需要用Opencv来识别的可以丢给AI帮你生成一下

附上PIL的代码

def deal_que_new_img(bin_image):
	ocr = DdddOcr(show_ad=False)
    img = Image.open(BytesIO(bin_image)).convert("RGBA")
    background = Image.new("RGBA", img.size, (255, 255, 255, 255))
    img = Image.alpha_composite(background, img)
    image = img.crop((143, 0, img.size[0], img.size[1]))
    # image.show()
    ocr_res = ocr.classification(image).split('后')[0]
    logger.info(f"识别结果：{ocr_res}")
    return ocr_res
    
titleimg="base64"
que_img = b64decode(titleimg.split('base64,')[-1])
queue = deal_que_new_img(que_img)

至此第一步就完成了

2.0的文字处理

2.0的较为复杂一些一开始也思考了挺久，都准备上模型了，后面在公众号找到一个大佬的文章看了之后茅厕顿开醍醐灌顶。

既然利用了视觉停留在页面上图片反复跳转时字体还是蛮清晰的，所以将两张图片合二为一进行像素点遍历，保留两张图都存在的像素点，一张有一张没有的像素点就去除掉。
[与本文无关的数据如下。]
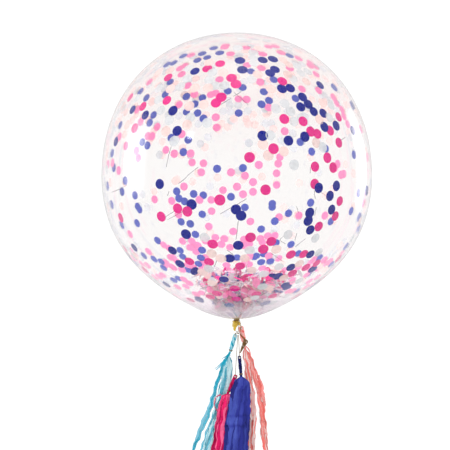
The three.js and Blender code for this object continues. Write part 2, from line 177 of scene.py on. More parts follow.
# Discs that lie where they are seen: bearing in degrees from the front, height in mm
NAVY_FRONT = [
    (19, 729), (13, 724), (1, 721), (18, 696), (-21, 692), (2, 692), (15, 684), (41, 662),
    (23, 643), (19, 640), (65, 623), (28, 620), (30, 601), (-51, 599), (26, 592), (-27, 582),
    (32, 582), (37, 580), (-41, 577), (43, 549), (55, 543), (36, 542), (-24, 527), (-59, 514),
    (26, 512), (9, 511), (19, 500), (-31, 390), (41, 387), (32, 380), (38, 360), (-18, 336),
    (40, 324), (-1, 323), (29, 315), (1, 307), (29, 294), (31, 270), (-22, 259), (0, 230),
    (-31, 215), (36, 204), (-4, 195), (-30, 178), (28, 169), (44, 161), (23, 144), (-8, 136),
    (32, 117), (-55, 114), (-35, 74), (29, 62), (-8, 57), (5, 25), (-9, 23),
    (-57, 220), (-36, 70), (35, 110), (68, 380),
]
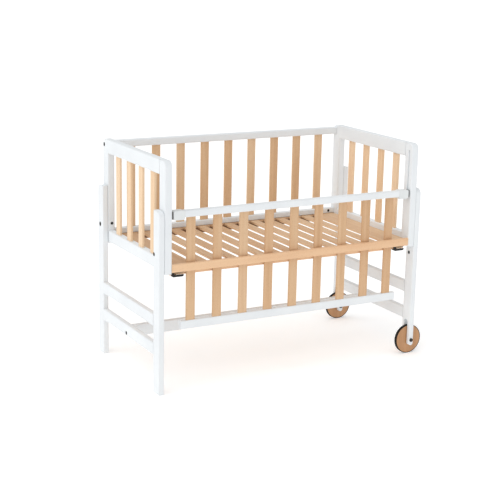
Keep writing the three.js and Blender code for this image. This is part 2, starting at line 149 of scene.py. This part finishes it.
random.seed(SEED)
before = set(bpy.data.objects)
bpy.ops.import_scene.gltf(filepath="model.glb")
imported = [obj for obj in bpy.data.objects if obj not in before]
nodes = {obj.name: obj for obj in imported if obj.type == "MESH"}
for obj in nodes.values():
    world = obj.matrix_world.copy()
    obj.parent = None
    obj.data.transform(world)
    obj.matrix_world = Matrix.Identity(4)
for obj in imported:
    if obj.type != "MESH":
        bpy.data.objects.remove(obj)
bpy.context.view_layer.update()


def linear(code):
    """A hex colour as linear red, green, blue and alpha, by the sRGB curve."""
    channels = [int(code[i : i + 2], 16) / 255 for i in (1, 3, 5)]
    return [c / 12.92 if c <= 0.04045 else ((c + 0.055) / 1.055) ** 2.4 for c in channels] + [1]


def even(scale):
    """The same scale along x, y and z."""
    return [scale] * 3


def along(grain, across, lengthwise):
    """Scales for x, y and z that stretch a pattern along the grain."""
    return [lengthwise if axis == grain else across for axis in "xyz"]


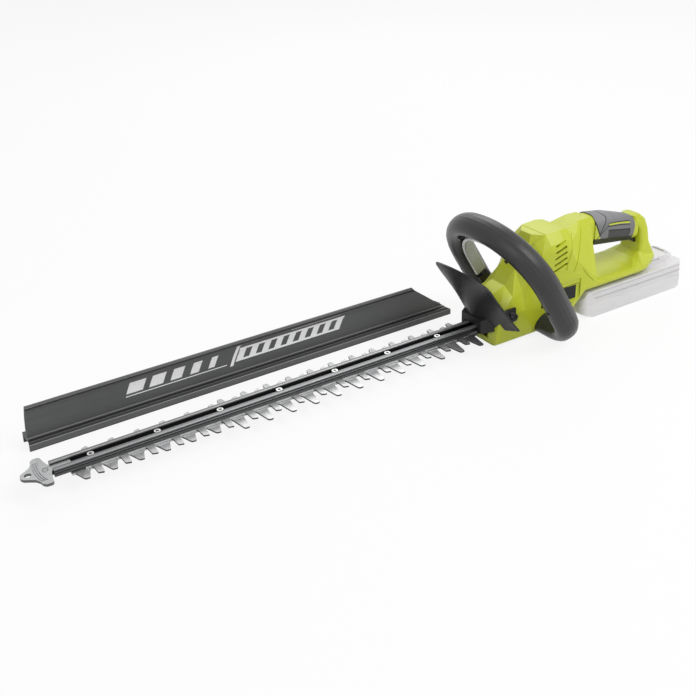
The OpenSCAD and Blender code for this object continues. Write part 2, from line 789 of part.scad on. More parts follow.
// Soft cover around the grip, with a slanted front edge
module grip_cover() {
    intersection() {
        difference() {
            for (i = [1:len(grip_rows) - 3]) hull() {
                grip_ring(grip_rows[i], -grip_t);
                grip_ring(grip_rows[i + 1], -grip_t);
            }
            for (i = [0:len(grip_rows) - 2]) hull() {
                grip_ring(grip_rows[i], -0.1);
                grip_ring(grip_rows[i + 1], -0.1);
            }
            box([trigger_x0 - 2, trigger_x1 + 2], [-trigger_y - 2, trigger_y + 2], [70, 108]);
        }
        side_cut([[-128, 150], [-136, 92], [-209, 80], [-217, 132]], -40, 40);
    }
}

module grip_left() {
    color([0.28, 0.28, 0.29]) left_half() grip_cover();
}

module grip_right() {
    color([0.28, 0.28, 0.29]) difference() {
        grip_cover();
        translate([-500, 0, -10]) cube([1000, 120, 300]);
    }
}

module side_plate() {
    color([0.08, 0.08, 0.08])
    translate([0, body_y - 0.2, 0]) rotate([90, 0, 0]) linear_extrude(1)
        offset(1) offset(-1) polygon([[-86, 42], [-24, 42], [-24, 62], [-86, 62]]);
}

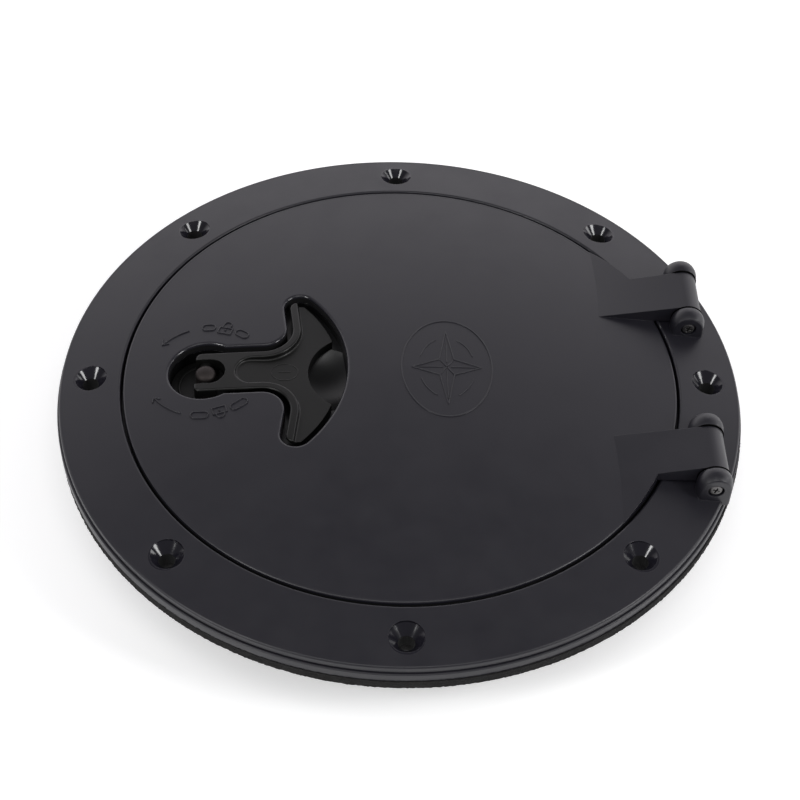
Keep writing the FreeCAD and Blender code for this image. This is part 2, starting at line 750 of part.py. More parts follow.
def nodes():
    table = {
        "base_ring": base_ring(),
        "deck_gasket": deck_gasket(),
        "latch_strike": latch_strike(),
        "strike_rivets": strike_rivets(),
        "lid_panel": lid_panel(),
        "recess_tub": recess_tub(),
        "lid_seal": lid_seal(),
        "spindle_bushing": spindle_bushing(),
        "latch_turntable": latch_turntable(),
        "turntable_seal": turntable_seal(),
        "latch_spindle": latch_spindle(),
        "handle_pivot_pin": handle_pivot_pin(),
        "pivot_spacers": pivot_spacers(),
        "latch_handle": latch_handle(),
        "wave_washer": wave_washer(),
        "bolt_washer": bolt_washer(),
        "latch_bolt": latch_bolt(),
        "bolt_nut": bolt_nut(),
    }
    for name, side in (("front", -1), ("rear", 1)):
        table["hinge_screw_" + name] = hinge_screw(side)
        table["hinge_nut_" + name] = hinge_nut(side)
        table["hinge_bush_" + name] = hinge_bush(side)
    return table


os.makedirs("parts", exist_ok=True)
for name, shape in nodes().items():
    shape.exportStep(os.path.join("parts", name + ".step"))
    print(name, "solids", len(shape.Solids), "valid", shape.isValid(), "mm3", round(shape.Volume, 1))
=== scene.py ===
"""Deck hatch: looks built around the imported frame. Metres, +Z up, hatch axis at the origin."""
import math
import random

import bmesh
import bpy
from mathutils import Matrix, Vector, noise


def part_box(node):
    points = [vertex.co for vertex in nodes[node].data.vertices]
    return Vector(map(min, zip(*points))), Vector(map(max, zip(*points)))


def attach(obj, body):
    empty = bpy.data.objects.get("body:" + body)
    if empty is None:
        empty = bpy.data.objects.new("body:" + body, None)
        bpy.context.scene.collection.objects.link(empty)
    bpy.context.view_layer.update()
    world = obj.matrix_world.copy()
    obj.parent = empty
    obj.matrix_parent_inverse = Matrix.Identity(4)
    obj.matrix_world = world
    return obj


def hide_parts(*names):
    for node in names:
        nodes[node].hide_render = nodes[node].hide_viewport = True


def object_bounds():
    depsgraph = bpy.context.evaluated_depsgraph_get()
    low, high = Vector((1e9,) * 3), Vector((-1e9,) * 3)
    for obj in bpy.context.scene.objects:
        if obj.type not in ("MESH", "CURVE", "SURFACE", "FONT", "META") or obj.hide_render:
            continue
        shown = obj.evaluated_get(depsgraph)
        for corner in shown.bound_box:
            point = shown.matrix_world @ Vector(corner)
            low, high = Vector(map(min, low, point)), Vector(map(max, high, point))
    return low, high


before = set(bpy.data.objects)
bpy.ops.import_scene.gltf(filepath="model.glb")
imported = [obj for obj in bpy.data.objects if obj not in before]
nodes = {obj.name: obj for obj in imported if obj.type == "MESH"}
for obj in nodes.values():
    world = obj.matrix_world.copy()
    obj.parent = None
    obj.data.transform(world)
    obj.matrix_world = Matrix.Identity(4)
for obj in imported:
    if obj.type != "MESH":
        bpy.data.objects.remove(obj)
cad_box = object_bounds()
MM = 0.001
FULL_TURN = 360.0

# ---- places read from the frame ----------------------------------------------------------
gasket_low, gasket_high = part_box("deck_gasket")
turn_low, turn_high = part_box("latch_turntable")
SPINDLE_X = (turn_low.x + turn_high.x) / 2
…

没有的话设为0白色都有的话设为255黑色

#同时遍历两张图片，找到不同的像素点 删除掉
for y in range(original.shape[0]):
    for x in range(original.shape[1]):
        if np.any(original[y, x]) == 0 and np.any(original2[y, x]) == 0:
            original[y, x] = 0
            original2[y, x] = 0
        else:
            original[y, x] = 255
            original2[y, x] = 255

效果还是挺好的从”后”进行切割一下就行

滑块图的处理及训练

图片长这样

多刷了几次我发现这样有规律一般需要验证的物体的都在最后一个例如两个熊猫三个苹松鼠一个鱼只需要找到最后一个物体的坐标即可

有了这个规律就不需要语义模型来二次识别了

后期训练出yolo后遍历x坐标最大的即可获得出坐标位置。

模型训练

训练前先要获取数据主要是图片和类别

获取直接就猛猛调接口就行了也不建议太快这里附上代码图代码就不贴了

调接口把背景图保存，然后用前面的方法识别一下标题上的字获取类别，下来230多张就已经足够了 97%的准确率。类别的话可以多跑一些基本上就能全跑完

打标注

打标注我这里用label-studio+sam半自动标注只需要点点点就行可以看之前发过的一篇

我这里只标注了230张就用来训练了

最后导出成yolo格式的数据

Yolov5的训练

预装Yolov5 Copy一份coco的修改成自己的yaml

简单修改一下train.py 的参数就可以运行开始训练了我这里只改了数据集的位置其他都用默认的就好了

训练好后测试一下识别效果还不错

from loguru import logger
import torch

model=torch.hub.load(".", "custom", path="./runs/train/exp12/weights/best.pt", source="local")

img=r'./testdetect.png'
reslut=model(img)
print(type(reslut))
#输出结果 类别，置信度，坐标
logger.info(reslut.pandas().xyxy[0])

reslut.show()

按照前面的规律就可以直接用了

1.使用获取标题

2.调用模型获得图片中所有分类

3.在模型结果中进行遍历获取标题类别的所有坐标

4.遍历坐标x最大位置坐标就是了最后还要加上当前框框的宽度就行了

迁移部署

因为考虑了部署机器性能的原因我对其进行了迁移

转为Onnx

直接在Yolo项目下对模型转换成onnx格式的

import torch
import torchvision
from models.experimental import attempt_load
# 加载模型权重
model = attempt_load('runs/train/exp12/weights/best.pt', map_location=torch.device('cpu'))
# 设置模型为评估模式
model.eval()
# 准备一个示例输入
input_tensor = torch.randn(1, 3, 640, 640)  # 假设输入图像大小为 640x640
# 导出模型
#Lib\site-packages\torch\nn\modules\ activation.py
torch.onnx.export(model, input_tensor, 'AliFruit.onnx',opset_version=11)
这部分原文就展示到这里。